Data excerpt ->
+===+
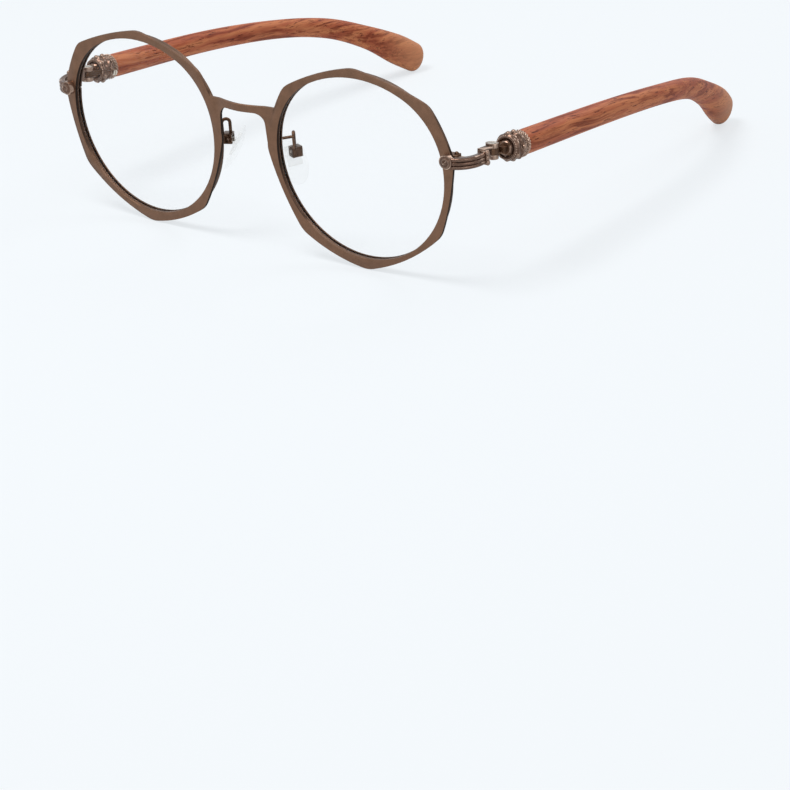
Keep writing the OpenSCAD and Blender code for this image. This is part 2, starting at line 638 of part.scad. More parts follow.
// Bent wire: a level strand from the eyewire to the shoulder of a loop that stands on the box
module pad_arm(side) {
    roof = box_z + box_h / 2 + seat;
    leg = [box_x + leg_at[0] * cos(pad_splay) + leg_at[1] * sin(pad_splay),
        box_y - leg_at[0] * sin(pad_splay) + leg_at[1] * cos(pad_splay)];
    // The far leg stands back along the loop's direction, and the strand reaches it from the eyewire's rear
    far = leg - 2 * loop_r * [cos(loop_turn), sin(loop_turn)];
    start = [lens_x - (half_w + 0.3) * cos(wrap_angle),
        eyewire_out - (half_w + 0.3) * sin(wrap_angle) + strand_r + seat];
    run = far - start;
    color(dark_bronze) on_side(side) {
        translate([(leg[0] + far[0]) / 2, (leg[1] + far[1]) / 2, roof + loop_rise]) rotate([90, 0, loop_turn]) {
            rotate_extrude(angle = 180, $fn = fine) translate([loop_r, 0]) circle(r = wire_r, $fn = fine);
            for (k = [-1, 1]) translate([k * loop_r, 0, 0]) rotate([90, 0, 0])
                cylinder(r = wire_r, h = loop_rise, $fn = fine);
        }
        translate([start[0], start[1], roof + loop_rise + strand_up]) rotate([0, 0, atan2(run[1], run[0])])
            rotate([0, 90, 0]) cylinder(r = strand_r, h = norm(run), $fn = fine);
    }
}

// Small block, hollow towards the nose and below, with a cheek either side of the pad's tongue
module pad_box(side) {
    color(dark_bronze) on_side(side) box_frame() difference() {
        translate([box_x0, -box_half_w, -box_h / 2]) cube([box_x1 - box_x0, 2 * box_half_w, box_h]);
        translate([box_x0 - 1, -tongue_half_w - face_gap, -box_h])
            cube([1 - box_x0 + pad_pin_x + tongue_r + face_gap, 2 * (tongue_half_w + face_gap),
                1.5 * box_h - box_roof]);
        translate([pad_pin_x, -3, 0]) rotate([-90, 0, 0]) cylinder(r = pad_screw_r + seat, h = 6, $fn = fine);
    }
}

module pad_screws() {
    color(bright_steel) for (side = [-1, 1]) on_side(side) box_frame() translate([pad_pin_x, 0, 0]) difference() {
        union() {
            translate([0, -box_half_w, 0]) rotate([-90, 0, 0])
                cylinder(r = pad_screw_r, h = 2 * box_half_w + 0.2, $fn = fine);
            translate([0, box_half_w + seat, 0]) rotate([-90, 0, 0]) cylinder(r = 0.7, h = 0.45, $fn = fine);
        }
        translate([-1, box_half_w + 0.25, -0.12]) cube([2, 0.5, 0.24]);
    }
}

// Soft clear pad, domed on the side that meets the nose, with a pocket for its core
module nose_pad(side) {
    dome_r = 26;
    back_x = box_x0 - pad_off;
    color(clear) on_side(side) pad_frame() difference() {
        translate([back_x, 0, -pad_sink]) intersection() {
            rotate([0, -90, 0]) linear_extrude(pad_t) polygon([for (i = [0 : 47])
                [pad_h / 2 * cos(7.5 * i), pad_w / 2 * sin(7.5 * i)]]);
            translate([dome_r - pad_t, 0, 0]) sphere(dome_r, $fn = 200);
        }
        translate([back_x - core_t - seat, -core_w / 2 - seat, core_low - seat])
            cube([core_t + 1, core_w + 2 * seat, core_h + 2 * seat]);
    }
}

// Hard plate inside the pad and the tongue that the screw goes through
module pad_core(side) {
    back_x = box_x0 - pad_off;
    color(clear) on_side(side) pad_frame() difference() {
        union() {
            translate([back_x - core_t, -core_w / 2, core_low]) cube([core_t, core_w, core_h]);
            translate([back_x - 0.1, -tongue_half_w, -tongue_r])
                cube([0.1 - back_x + pad_pin_x, 2 * tongue_half_w, 2 * tongue_r]);
            translate([pad_pin_x, tongue_half_w, 0]) rotate([90, 0, 0])
                cylinder(r = tongue_r, h = 2 * tongue_half_w, $fn = fine);
        }
        translate([pad_pin_x, 3, 0]) rotate([90, 0, 0]) cylinder(r = pad_screw_r + run_gap, h = 6, $fn = fine);
    }
}

front_plate();
eyewire(1);  // eyewire_left
eyewire(-1);  // eyewire_right
lens(1);  // lens_left
lens(-1);  // lens_right
rim_lock(1);  // rim_lock_left
rim_lock(-1);  // rim_lock_right
rim_lock_screws();
end_piece(1);  // end_piece_left
end_piece(-1);  // end_piece_right
hinge_screws();
pad_arm(1);  // pad_arm_left
pad_arm(-1);  // pad_arm_right
pad_box(1);  // pad_box_left
pad_box(-1);  // pad_box_right
pad_screws();
nose_pad(1);  // nose_pad_left
nose_pad(-1);  // nose_pad_right
pad_core(1);  // pad_core_left
pad_core(-1);  // pad_core_right
hinge_leaf(1);  // hinge_leaf_left
hinge_leaf(-1);  // hinge_leaf_right
ferrule(1);  // ferrule_left
ferrule(-1);  // ferrule_right
ferrule_screw(1);  // ferrule_screw_left
ferrule_screw(-1);  // ferrule_screw_right
rope_ring(1);  // rope_ring_left
rope_ring(-1);  // rope_ring_right
core_wire(1);  // core_wire_left
core_wire(-1);  // core_wire_right
wooden_temple(1);  // wooden_temple_left
wooden_temple(-1);  // wooden_temple_right
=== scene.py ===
import math
import bpy
import bmesh
from mathutils import Matrix, Vector


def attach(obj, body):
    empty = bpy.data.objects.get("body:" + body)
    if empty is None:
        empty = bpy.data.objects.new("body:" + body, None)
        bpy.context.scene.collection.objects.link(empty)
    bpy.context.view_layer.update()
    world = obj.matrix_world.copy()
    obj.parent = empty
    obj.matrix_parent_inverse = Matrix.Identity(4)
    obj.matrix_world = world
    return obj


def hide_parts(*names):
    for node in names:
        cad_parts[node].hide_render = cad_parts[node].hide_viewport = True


# Eyeglasses with eight-sided bronze rims and wooden temples
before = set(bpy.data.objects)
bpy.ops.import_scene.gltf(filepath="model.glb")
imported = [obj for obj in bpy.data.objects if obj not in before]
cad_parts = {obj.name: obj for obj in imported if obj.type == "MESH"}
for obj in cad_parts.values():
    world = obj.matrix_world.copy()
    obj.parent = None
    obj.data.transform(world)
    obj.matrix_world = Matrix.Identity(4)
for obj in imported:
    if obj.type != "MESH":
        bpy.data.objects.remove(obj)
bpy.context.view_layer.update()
print("frame loaded")

# Where the pair stands: the same sizes as in the part's drawing, in mm and degrees
place = {
    "lensX": 34.85, "lensZ": 25.8323, "lean": 1.61993, "originY": 70.5374,
    "wrap": 2.5, "drop": 6.8,
    "pinX": 31.2, "hingeY": 11.3, "hingeZ": 5.9, "templeOut": 1.2,
}


def turn(axis, degrees):
    return Matrix.Rotation(math.radians(degrees), 4, axis)


def shift(x, y, z):
    return Matrix.Translation((x, y, z))


# Drawing mm to the standing frame in metres; side -1 is the wearer's right
def standing(side):
    lean = place["lean"]
    stand = shift(0, -place["originY"], place["lensZ"] * math.cos(math.radians(lean))) @ turn("X", lean)
    return Matrix.Scale(0.001, 4) @ Matrix.Diagonal((side, 1, 1, 1)) @ stand


def rimSpace(side):
    return standing(side) @ shift(place["lensX"], 0, 0) @ turn("Z", place["wrap"])


# On the temple's own line beside the hinge pin, +Y along the temple
def templeSpace(side):
    hinge = shift(place["pinX"], place["hingeY"], place["hingeZ"]) @ turn("X", -place["drop"])
    return rimSpace(side) @ hinge @ turn("Z", -place["wrap"]) @ shift(place["templeOut"], 0, 0)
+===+
Task objective -> State the number of lines above that hold the string "type", with nothing added.

Task answer -> 2